One of America's most famous landscape
paintings, it depicts his neighbour Christina Olson sprawled on a
field, with her back to the viewer, as she faces her own farmhouse in
the distance. Due to polio, the real-life Christina was unable to walk
and was often spotted by her neighbour crawling across the field. To Wyeth
she was an inspiration 'limited physically but by no means spiritually'.
He said 'the challenge to me was to do justice to her extraordinary conquest
of a life which most people would consider hopeless.' The painting is
vastly spacious and invites the viewer to create their own narrative.
This invitation to narrate was something his contemporary Edward
Hopper would master, and which would encourage many other artists
to try the same, including the popular Scottish artist Jack
Vettriano.
Mistress Collection
Wyeth typically enjoyed painting vacant wooden houses marked by time,
along with deserted rooms which contained details symbolic of a severe
life. He often created dozens of studies, sketches and watercolours before
beginning a painting. He varied the media he used from watercolour
painting, dry brush and egg tempera.
He avoided the use of oil paints. Christina's World was in fact
executed with egg tempera. Wyeth also practised portrait
art, including a series of paintings of a mistress that only became
public years later. Between 1971 and 1985 Wyeth created over 240 studies
of his neighbour Helga Testorf. These studies were carried out without
the knowledge of either participants' partners. In these studies, Helga
rarely smiles, yet Wyeth manages to convey a variety of moods and characteristics
of his model. The collection was exhibited at the National
Gallery of Art in 1987 and went on to tour various other museums and
art galleries.
The Regionalism Movement in America
Like Grant Wood (1892-1942), Wyeth's work
can be categorised as Regionalist. Regionalism
was an American Realist art movement which was popular during the 1930s.
(It was the midwest version of the broader movement known as American
Scene Painting.) Regionalist artists shunned city life, preferring
to paint the dustbowls and small towns of America. Other popular exponents
were Thomas Hart Benton (1889-1975)
and John Steuart Curry (1897-1946). The movement gained popularity during
the Great Depression, for its reassuring, warm images of the American
heartland. Proponents of Regionalism supported realism as a defence against
the influence of abstract art which was rapidly arriving from Europe.

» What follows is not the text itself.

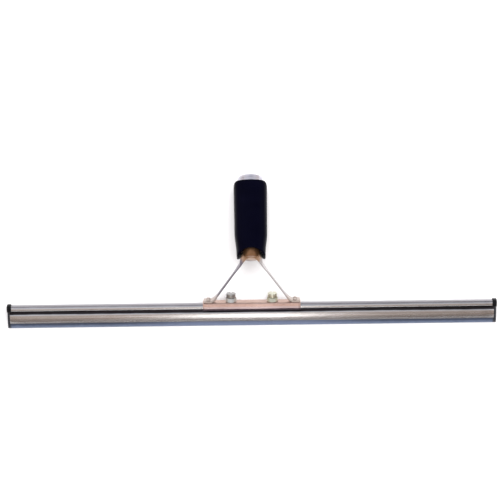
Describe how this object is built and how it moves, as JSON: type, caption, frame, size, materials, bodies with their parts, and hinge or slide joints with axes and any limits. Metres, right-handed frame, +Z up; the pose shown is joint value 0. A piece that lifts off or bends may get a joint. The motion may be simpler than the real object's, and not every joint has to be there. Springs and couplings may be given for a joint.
{
  "type": "window squeegee",
  "caption": "Window cleaning squeegee: rubber blade in a long steel channel, clamped by screws to a bent wishbone handle with a black grip and a pole socket.",
  "frame": {"origin": "centre of the footprint, on the surface that the squeegee lies on", "axes": "+X along the blade, +Y from the blade towards the end of the grip, +Z up; it lies face up on its wiping edge and the rim of its handle"},
  "size_m": [0.4624, 0.1416, 0.0409],
  "materials": {
    "stainless": "brushed along its length",
    "bronze": "satin, slightly tarnished",
    "clamp_bronze": "satin, pinkish",
    "screw_metal": "dull machined, tarnished",
    "pad_brass": "machined",
    "tube_metal": "drawn",
    "collar_metal": "polished",
    "grip_rubber": "matt moulded",
    "blade_rubber": "smooth, dark blue-grey",
    "clip_plastic": "moulded black"
  },
  "bodies": {
    "handle": {"clamp_saddle": "clamp_bronze", "clamp_nut_left": "screw_metal", "clamp_nut_right": "screw_metal", "yoke": "bronze", "foot_rivet_left_front": "bronze", "foot_rivet_left_rear": "bronze", "foot_rivet_right_front": "bronze", "foot_rivet_right_rear": "bronze", "pole_socket": "tube_metal", "socket_pin": "tube_metal", "socket_collar": "collar_metal", "grip_sleeve": "grip_rubber"},
    "channel": {"channel": "stainless"},
    "blade": {"blade_rubber": "blade_rubber"},
    "clip_left": {"end_clip_left": "clip_plastic"},
    "clip_right": {"end_clip_right": "clip_plastic"},
    "pad_left": {"pressure_pad_left": "pad_brass"},
    "pad_right": {"pressure_pad_right": "pad_brass"},
    "screw_left": {"clamp_screw_left": "screw_metal"},
    "screw_right": {"clamp_screw_right": "screw_metal"}
  },
  "joints": [
    {"name": "channel_slide", "type": "slide", "parent": "handle", "child": "channel", "axis": [1, 0, 0], "range_m": [-0.15, 0.15]},
    {"name": "blade_slide", "type": "slide", "parent": "channel", "child": "blade", "axis": [1, 0, 0], "range_m": [0, 0.44]},
    {"name": "clip_left_pull", "type": "slide", "parent": "channel", "child": "clip_left", "axis": [-1, 0, 0], "range_m": [0, 0.012]},
    {"name": "clip_right_pull", "type": "slide", "parent": "channel", "child": "clip_right", "axis": [1, 0, 0], "range_m": [0, 0.012]},
    {"name": "pad_left_lift", "type": "slide", "parent": "handle", "child": "pad_left", "axis": [0, 0.8991, 0.4377], "range_m": [0, 0.0012]},
    {"name": "screw_left_turn", "type": "hinge", "parent": "pad_left", "child": "screw_left", "pos_m": [-0.0195, -0.04343, 0.01403], "axis": [0, 0.8991, 0.4377], "range_deg": [0, 540]},
    {"name": "pad_right_lift", "type": "slide", "parent": "handle", "child": "pad_right", "axis": [0, 0.8991, 0.4377], "range_m": [0, 0.0012]},
    {"name": "screw_right_turn", "type": "hinge", "parent": "pad_right", "child": "screw_right", "pos_m": [0.0195, -0.04343, 0.01403], "axis": [0, 0.8991, 0.4377], "range_deg": [0, 540]}
  ],
  "couplings": [
    {"joint": "screw_left_turn", "follows": "pad_left_lift", "rad_per_m": 7854},
    {"joint": "screw_right_turn", "follows": "pad_right_lift", "rad_per_m": 7854}
  ]
}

The debate between the merits of Regionalism, Abstraction and Social Realism
raged in America throughout the 1920s and 1930s. By the 1940s two very
clear camps had emerged: Regionalism and Social Realism on the one side
and Abstract Expressionism on the other. Regionalism's subsequent loss
of status in the art world was mainly due to the ultimate triumph of abstract
art. However, many art critics argue that Regionalism played an important
role in linking Academic Realism and Abstract Expressionism, in the way
that the Neo-Impressionists like Van Gogh, Paul Gaugin and Cezanne were
able to provide a bridge from Impressionism to Fauvism, Expressionism,
Futurism and Cubism.
Exhibitions
In 1950 an exhibition entitled Symbolic Realism in American Painting
was held at the Institute of Contemporary Arts, London, which was a retrospective
of Wyeth's works from the previous decade. In 1954 he participated in
a group exhibition at the Contemporary Arts Museum, Houston, which focused
on a comparison of Realism and Abstract American art. Wyeth was an avid
sketcher, and an exhibition of his drawings, watercolours and tempera
works were exhibited in 1967 at the Oklahoma Museum of Art. In 1976 he
was greatly honoured with a retrospective at the prestigious Metropolitan
Museum of Art in New York. In 1978 he represented the States at the
Biennale Internationale d'Art in Paris. In the late 1980's Wyeth's 'Helga'
paintings and sketches were exhibited in museums worldwide, including
the Brooklyn Museum of Art, the Fine Arts Museum of San Francisco and
the Palazzo Reale, Milan. In 1995 a major retrospective of the artist's
work was held at the Aichi Perfectural Museum in Japan, and again in 2009
after the artist's death.
Art Critics
Wyeth has been much criticised for his popularity in artist circles. Although
some claim he is an outstanding exemplar of Realism,
others counter that when his works are viewed together they reveal very
little power of observation. In quantity, they say his paintings reveal
themselves to be quite mundane and routine. (For a more gritty realism,
see George Wesley Bellows (1882-1925)
and other members of the New York Ashcan
school.) Although museum retrospectives of his work always draw huge
crowds, it did not stop a Village Voice art critic from opining
that Wyeth's paintings are 'formulaic stuff, not very effective even as
illustrational realism.' But advocates of Wyeth say his paintings are
highly emotive, symbolic and carry an underlying abstraction. (See also
the critics' reaction to Norman Rockwell,
the populist American illustrator.)
Wyeth died in January 2009, at the grand
age of 91. Today, as one of the great 20th
century painters of America, Wyeth's works can be seen in many of
the best art museums, including the Whitney
Museum, the Museum of Modern Art NY, the Metropolitan Museum of Art, the
Smithsonian American Art Museum; Nelson-Atkins Museum (Kansas); Arkansas
Art Center and the White House. A major retrospective of his work was
held at the Philadelphia Museum of Art in 2006. In 1977 Wyeth became the
first American painter, since John Singer
Sargent to be elected to the Academy of Beaux-Arts in Paris. He received
the National Medal of Arts in 2007 from US President Bush.